All that hard work paid off. Awesome tank Frans.


----------



## Stugge (Jul 27, 2003)

Realy nice!


----------



## zrreber (Mar 8, 2005)

Niiice tank, with out a doubt one of the best on p-fury IMO


----------



## Cobra (Sep 25, 2004)

Nice bro. U can really notice how the algae has changed the color of the background from grey to brown. It looks just like a mud bank in the amazon.
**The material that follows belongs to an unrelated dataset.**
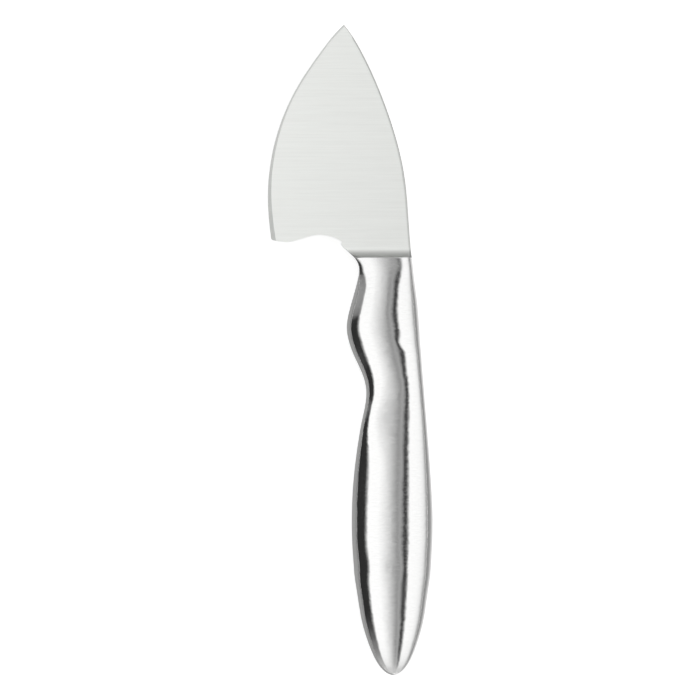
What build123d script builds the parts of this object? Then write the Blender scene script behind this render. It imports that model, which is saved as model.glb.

Kudos!


----------



## Fomoris (Mar 13, 2005)

Very impressive tank


----------



## ElKingo (Apr 29, 2005)

I'm speechless Frans!


----------



## 351winsor (Aug 3, 2004)

nice setup,I love it.


----------



## b_ack51 (Feb 11, 2003)

nice setup


----------



## benJii (Feb 17, 2005)

wow, that looks like a piece of the river!


----------



## jan (Apr 24, 2004)

I have said it before: that tank is simply amazing


----------



## waspride (Jun 13, 2004)




----------



## CTREDBELLY (Apr 8, 2005)

show off









i think i speak for a majority when i say LOVE your tank its our roll model for tanks to come.


----------



## blindside (Mar 25, 2005)

CTREDBELLY said:


> show off
> 
> 
> 
> ...


i think that says it all above ^^^


----------



## jaejae (Apr 16, 2005)

sweet


----------



## CTREDBELLY (Apr 8, 2005)

lutikriss said:


> CTREDBELLY said:
> 
> 
> > show off :rasp:
> ...


what the show off part????


----------



## Pilsnah (Mar 19, 2005)

Nice update! Incredible Setup!

Keep posting


----------



## TRomP (Oct 20, 2003)

Very nice tank frans, really really nice !!









More pics !!


----------



## killarbee (Jan 23, 2004)

thnx guys


----------



## mashunter18 (Jan 2, 2004)

looks awesome.....


----------